Sullivan Hughes ’21 and Shafaq Khan ’21, co-presidents of the College Democrats, said in an email to the ‘Prince’ that it wasn’t surprising the group chose to disturb the town of Princeton considering its large liberal population.

“As students, it is our duty to uphold values of inclusion, peace, and love,” Hughes and Khan said in a joint email. “Hate is not what we stand for. It is our responsibility to counter the growing radical, right-wing populist movement in this country, and Saturday is the perfect time to do so. We must make it clear that these racist ideologues are not welcome at Princeton.”

They encouraged students to attend the counter-protests and remain peaceful and nonviolent.

“Reacting violently would only give credence to this demonstration of hate,” Hughes and Khan said.

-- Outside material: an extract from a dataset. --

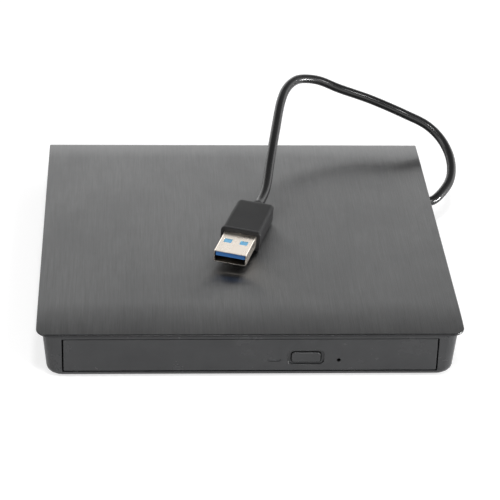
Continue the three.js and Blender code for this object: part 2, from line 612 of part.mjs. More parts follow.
// Drawer: a deck with stepped disc recesses, the opening over the mechanism and skirts below
function makeTray() {
  const deck = prism('z', roundRect(-trayHalf, trayHalf, trayFront, trayBack, tray.cornerRound),
    tray.deckLow, tray.deckHigh);
  const recess = rodSolid('z', 0, spindleY, recessRadius, tray.recessFloor, tray.deckHigh + overrun, 72);
  const small = rodSolid('z', 0, spindleY, tray.smallRadius, tray.smallFloor, tray.deckHigh, 48);
  const notches = notchDegrees.map((degrees) => {
    const angle = THREE.MathUtils.degToRad(degrees);
    const reach = recessRadius + tray.notchPast;
    return rodSolid('z', reach * Math.cos(angle), spindleY + reach * Math.sin(angle), tray.notchRadius,
      tray.smallFloor, tray.deckHigh + overrun, 24);
  });
  const openOut = recessRadius - mech.openShort;
  const opening = inMechanism(join(
    prism('z', roundRect(mech.openIn, openOut, -mech.openHalf, mech.openHalf, mech.openRound),
      tray.deckLow - overrun, tray.deckHigh, 6),
    prism('z', roundRect(openOut - mech.openRound * 2, mechEnd + mech.pocketPast, -mech.openHalf,
      mech.openHalf, mech.openRound / 2), tray.deckLow - overrun, mech.pocketTop),
    rodSolid('z', 0, 0, mech.hubOpening, tray.deckLow - overrun, tray.deckHigh, 36)));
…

Justin Wittekind ’21 and Lena Hu ’20, outgoing co-presidents of the American Whig-Cliosophic Society, said they were concerned for the safety of students and want to see action taken to prevent events such as the one planned for Saturday.

“I just think it’s constructive if people simply talk about it [...] to know actual and definitive action,”  Hu said.

“This is an embodiment of a legacy in America of the denigration of people of color,” said Wittekind. “It will continue to fester and continue to be part of the problem if we just treat it as permissible or if we look at it as an isolated problem.”

Invoking the University’s motto — “In the nation’s service and the service of humanity” — Wittekind called for students and the University to continue the work of campus diversity groups and academics to advance a better understanding of the legacy of white supremacy and racism.

“Obviously, I don’t agree with their ideas and a lot of people don’t, but if they are an organization and it’s a public space, I guess they’re allowed to do what they want,” Ian Kim ’22 said.

Bojan Lazarevic ’20 said that he did not see the point of such demonstrations and believed their purpose to be to provoke students.

“I don’t think they get anything out of what they’re doing,” he said.